Maybe we need more time in order to bear fruit that demonstrates a true change of hearts and minds. Maybe we need the fertilizer of hardship and the experience of grace and mercy in order to become more gracious and merciful. Tragedies certainly still befall us. All the isms and phobias are alive and well: racism, sexism, homophobia, xenophobia. Healthcare has become more about politics and profit margins than actually caring for anyone. But the question and the consequence of the parable of the fig tree remains. Will we bear fruit? Will we bear fruit in our life together? Will we bear fruit in our lives apart?
This goes hand in hand with the basic question that we continue to ask ourselves in this congregation. And that is, “What is our particular prophetic voice in this community?”

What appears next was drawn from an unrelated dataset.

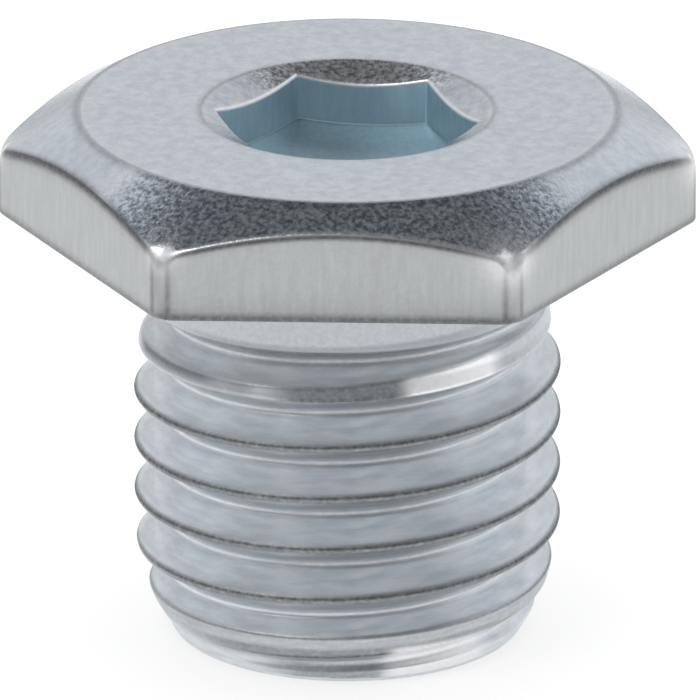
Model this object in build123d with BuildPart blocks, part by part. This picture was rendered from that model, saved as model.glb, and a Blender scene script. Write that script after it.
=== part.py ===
from build123d import *

import os
from math import atan, ceil, cos, degrees, radians, tan

# A cold-formed hexagon-head screw plug, M12 x 1.5, with a shallow hexagon socket in its head.
# All sizes are in millimetres and all angles in degrees. The plug stands on its threaded end:
# the origin is the centre of the end face, +Z points up to the head, and a flat of the hexagon
# faces -Y.

# Head
across_flats = 17.0
hexagon_sides = 6
head_height = 3.15
corner_trim = 0.13
top_flat_inset = 1.0
top_chamfer_angle = 29.5
rim_break = 0.15
head_edge_break = 0.1
seat_edge_break = 0.2

# Socket in the top of the head
socket_across_flats = 6.35
socket_wall_depth = 1.5
socket_floor_angle = 14.0
socket_turn = -5.5
countersink_margin = 0.43
countersink_angle = 25.0

# Shank, from the underside of the head down to the end face
shank_length = 12.0
neck_length = 2.8
crest_rise_length = 1.4
neck_corner = 0.25
lead_length = 1.65
lead_angle = 15.0
point_length = 1.05
point_angle = 30.0

# Rolled right-hand thread
thread_crest_diameter = 11.9
thread_pitch = 1.5
flank_angle = 30.0
crest_cut_share = 0.125
root_flat = 0.23
crest_to_neck_step = 0.315
thread_runout_gap = 1.925
thread_runout_turns = 0.35
thread_runout_start = 266.4
runout_clearance = 0.15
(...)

Yet I think we have also been answering that question as we continue to develop creative opportunities to grow in faith, as we strengthen ministry partnerships in our presbytery, and as we lift up and partner with other ministries in our community.
For we are a not just a place, but we are a people who are experiencing, exploring, and expressing God’s love together. Let us not let that become limited to what we do and say in these four walls. Let us let our minds be blown by the promise of God and the invitation of Jesus in such a way that our hearts and lives are changed again, and again, and again. And to God be the glory, now and always. Amen.